Theme: A Prophetic Description
In this week’s lessons, Psalm 58 teaches us that although evildoers continue to do great harm, God will eventually intervene both in judgment against sinners and the vindication of the righteous.
Scripture: Psalm 58:1-11
There was a time in American political history when anyone reading Psalm 58 would have thought it somehow unreal, at least where the United States is concerned. Psalm 58 is about unjust rulers, and in those earlier halcyon days America was favored for the most part with leaders whose characters were upright and whose actions were above reproach. No longer. Today corruption is widespread even at the highest levels of political leadership, and Psalm 58 seems to be an apt prophetic description of our times.
Even secular observers see it. Speaking of our national life, the Washington Post said recently that “common decency can no longer be described as common.” The New Republic magazine declared, “There is a destructive sense that nothing is true and everything is permitted.”1
On April 4, 1991, Charles W. Colson gave an address on ethics at the Harvard Business School. Not long before this the Business School had established a Chair on Ethics, recognizing that the moral decline of American leadership is a significant social problem, and Colson had objected that “Harvard’s philosophical relativism precludes the teaching of ethics.” Now he was invited to address this intelligent and highly critical body. He expected the worst. Only a few years earlier the Nobel prize-winning neurobiologist Sir John Eccles had been booed when he had suggested that, although we can account for brain cells through evolution, the consciousness of the mind is something that has to have come from God. However, when Colson reviewed the recent moral scandals involving America’s leadership he received a respectful hearing.
He spoke of the Keating Five, five United States senators tried, in effect, by their own tribunal for complicity in the savings and loan scandal. There was also Senator Dave Durenberger, who was censured by the Senate. Marion Barry, the former mayor of the District of Columbia, arrested for drug use. In addition, there are congressmen who have been turned out of office by the scores. Perhaps most reprehensible of all, there was the HUD scandal in which people were ripping off large sums of money from funds that have been designed by law to help the poor.
Colson referred to a recent press release in which the Department of Justice boasted that in 1990 they had prosecuted and convicted 1,500 public officials, the highest number in the history of the country.
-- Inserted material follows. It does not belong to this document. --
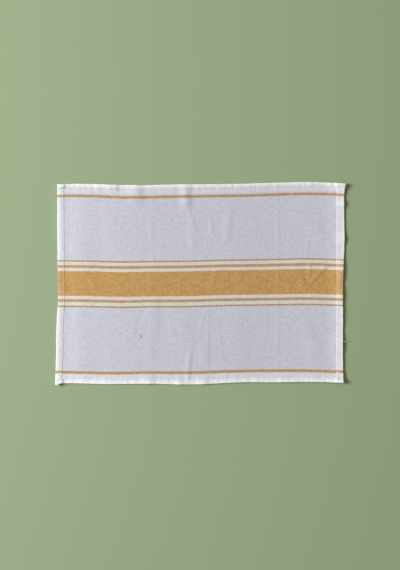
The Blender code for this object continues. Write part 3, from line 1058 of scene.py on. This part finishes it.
def sew(name, start, end):
    """One row of stitches from start to end, on both sides of the cloth, as one mesh."""
    length = math.dist(start, end)
    share = (np.arange(int(length / STITCH_PITCH)) + 0.5) * STITCH_PITCH / length
    row_x = start[0] + (end[0] - start[0]) * share
    row_y = start[1] + (end[1] - start[1]) * share
    vertices, faces = [], []
    for side in (1, -1):
        for index, (here, direction, sideways, outward) in enumerate(stitch_frames(row_x, row_y, side)):
            slant = SLANT * math.sin(index * SLANT_STEP)
            along_axis = direction + sideways * slant
            side_axis = sideways - direction * slant
            first = len(vertices)
            for point in spindle:
                place = here + along_axis * point[0] + side_axis * point[1] + outward * point[2]
                vertices.append(place)
            faces += [[first + corner for corner in face] for face in spindle_faces]
    mesh = bpy.data.meshes.new(name)
    mesh.from_pydata(vertices, [], faces)
    mesh.shade_smooth()
    seam = bpy.data.objects.new(name, mesh)
    bpy.context.scene.collection.objects.link(seam)
    return seam


LEFT_ROW = LEFT_HEM - LENGTH / 2 - STITCH_INSET
RIGHT_ROW = LENGTH / 2 - RIGHT_HEM + STITCH_INSET
SIDE_ROW = WIDTH / 2 - SIDE_HEM + STITCH_INSET
HALF_END_ROW = WIDTH / 2 - SIDE_HEM - END_ROW_GAP
HALF_SIDE_ROW = LENGTH / 2 - SIDE_ROW_GAP
seams = [
    sew("left_hem_stitches", (LEFT_ROW, HALF_END_ROW), (LEFT_ROW, -HALF_END_ROW)),
    sew("right_hem_stitches", (RIGHT_ROW, HALF_END_ROW), (RIGHT_ROW, -HALF_END_ROW)),
    sew("upper_hem_stitches", (-HALF_SIDE_ROW, SIDE_ROW), (HALF_SIDE_ROW, SIDE_ROW)),
    sew("lower_hem_stitches", (-HALF_SIDE_ROW, -SIDE_ROW), (HALF_SIDE_ROW, -SIDE_ROW)),
]
print("seams:", [(seam.name, len(seam.data.polygons)) for seam in seams])

# %% [markdown]
# ## The loose thread end
# At the right-hand hem one end of the sewing thread was left long. It is a few millimetres of limp thread
# that comes out from the hem and bends down to the floor. It belongs to that hem's sewing.

# %% Loose thread end
THREAD_END = table(
    "along across up",
    [
        (317.5, -128.6, 3.4),
        (321.0, -129.0, 4.1),
        (323.6, -129.4, 4.4),
        (326.6, -129.8, 4.0),
        (330.0, -130.1, 3.1),
        (333.0, -130.4, 1.9),
        (335.4, -130.6, 0.55),
    ],
)
# Past the last stitch the plies have come untwisted, so the end is thicker than the thread.
THREAD_END_THICKNESS = 1.2 * MM

bpy.ops.object.select_all(action="DESELECT")
curve = bpy.data.curves.new("thread_end", "CURVE")
curve.dimensions = "3D"
curve.bevel_depth = THREAD_END_THICKNESS / 2
curve.bevel_resolution = 1
curve.use_fill_caps = True
spline = curve.splines.new("BEZIER")
spline.bezier_points.add(len(THREAD_END) - 1)
for knot, point in zip(spline.bezier_points, THREAD_END):
    knot.co = (point["along"] - MIDDLE[0], point["across"] - MIDDLE[1], point["up"])
    knot.handle_left_type = knot.handle_right_type = "AUTO"
spline.resolution_u = 4
thread_end = bpy.data.objects.new("thread_end", curve)
bpy.context.scene.collection.objects.link(thread_end)
thread_end.select_set(True)
bpy.context.view_layer.objects.active = thread_end
bpy.ops.object.convert(target="MESH")
seams[1].select_set(True)
bpy.context.view_layer.objects.active = seams[1]
bpy.ops.object.join()
print("right-hand sewing:", len(seams[1].data.polygons), "faces")

# %% [markdown]
# ## Sewing thread
# Three-ply cotton thread is as white as the hem, a little smoother than the cloth, and shows a fine twist.

# %% Cotton thread
thread = bpy.data.materials.new("twisted_cotton_thread")
thread.use_nodes = True
thread_shader = thread.node_tree.nodes["Principled BSDF"]
thread_place = add_node(thread, "TexCoord", output="Object")
twist_place = add_node(thread, "Mapping", {}, {"Vector": thread_place, "Rotation": (0.0, 0.0, math.pi / 4)})
# A wave of scale 1 goes through 20 radians in a metre. Here it goes through one radian in 0.8 mm, so a turn
# of the twist is 5 mm long, coarser than a real one, which is lost in the picture.
RADIANS_IN_A_METRE = 20
TWIST_RADIAN = 0.8 * MM
TWIST_RELIEF = 0.05 * MM
twist_wave = {"Vector": twist_place, "Scale": 1 / TWIST_RADIAN / RADIANS_IN_A_METRE, "Distortion": 0.4}
twist = add_node(thread, "TexWave", {}, twist_wave, "Fac")
plies = {"Factor": twist, 6: linear("DCDDE2"), 7: linear("F0F0F3")}
twist_colour = add_node(thread, "Mix", {"data_type": "RGBA"}, plies, 2)
thread.node_tree.links.new(twist_colour, thread_shader.inputs["Base Color"])
twist_bump = add_node(thread, "Bump", {}, {"Strength": 1.0, "Distance": TWIST_RELIEF, "Height": twist})
thread.node_tree.links.new(twist_bump, thread_shader.inputs["Normal"])
thread_shader.inputs["Roughness"].default_value = 0.75
thread_shader.inputs["Specular IOR Level"].default_value = 0.3
for seam in seams:
    seam.data.materials.clear()
    seam.data.materials.append(thread)
print("thread on", len(seams), "seams")

# %% [markdown]
# ## The floor
# The floor is stage, not part of the towel: matt paper in a pale sage green, with a very faint mottle.

# %% Floor
FLOOR_SIZE = 12
# The mottle is about 8 mm wide.
MOTTLE_SCALE = 120.0

bpy.ops.object.select_all(action="DESELECT")
bpy.ops.mesh.primitive_plane_add(size=FLOOR_SIZE)
floor = bpy.context.object
floor.name = "floor"
paper = bpy.data.materials.new("matt_sage_paper")
paper.use_nodes = True
paper_shader = paper.node_tree.nodes["Principled BSDF"]
paper_place = add_node(paper, "TexCoord", output="Object")
mottle = add_node(paper, "TexNoise", {}, {"Vector": paper_place, "Scale": MOTTLE_SCALE, "Detail": 2.0})
greens = {"Factor": mottle, 6: linear("9CAD88"), 7: linear("9EAE8A")}
paper_colour = add_node(paper, "Mix", {"data_type": "RGBA"}, greens, 2)
paper.node_tree.links.new(paper_colour, paper_shader.inputs["Base Color"])
paper_shader.inputs["Roughness"].default_value = 0.95
paper_shader.inputs["Specular IOR Level"].default_value = 0.15
floor.data.materials.append(paper)
print("floor:", floor.name)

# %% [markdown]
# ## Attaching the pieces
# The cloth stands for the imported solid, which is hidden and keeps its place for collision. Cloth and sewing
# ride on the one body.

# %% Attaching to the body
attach(cloth, "root")
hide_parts("towel_cloth")
for seam in seams:
    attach(seam, "root")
Boasting about it!2 It was a sad commentary on the corruption that has become epidemic in contemporary American life, corruption which the Business School students seemed to recognize even though they did not know what to do about it.
What is Psalm 58 about?
Why is it an apt prophetic description of our times?
Reflection: It is easy to criticize other people, especially public figures. But where have you allowed your own ethical standards to slip?
Prayer: Pray for our leaders to have a deep value for ethical behavior.
1The quotes are from Charles W. Colson, “The Problem of Ethics,” a speech delivered to students at the Harvard Business School and published by the Wilberforce Forum, a division of Prison Fellowship (Washington: The Wilberforce Forum, 1992), p. 5.2Charles W. Colson, “The Problem of Ethics,” pp. 3, 4.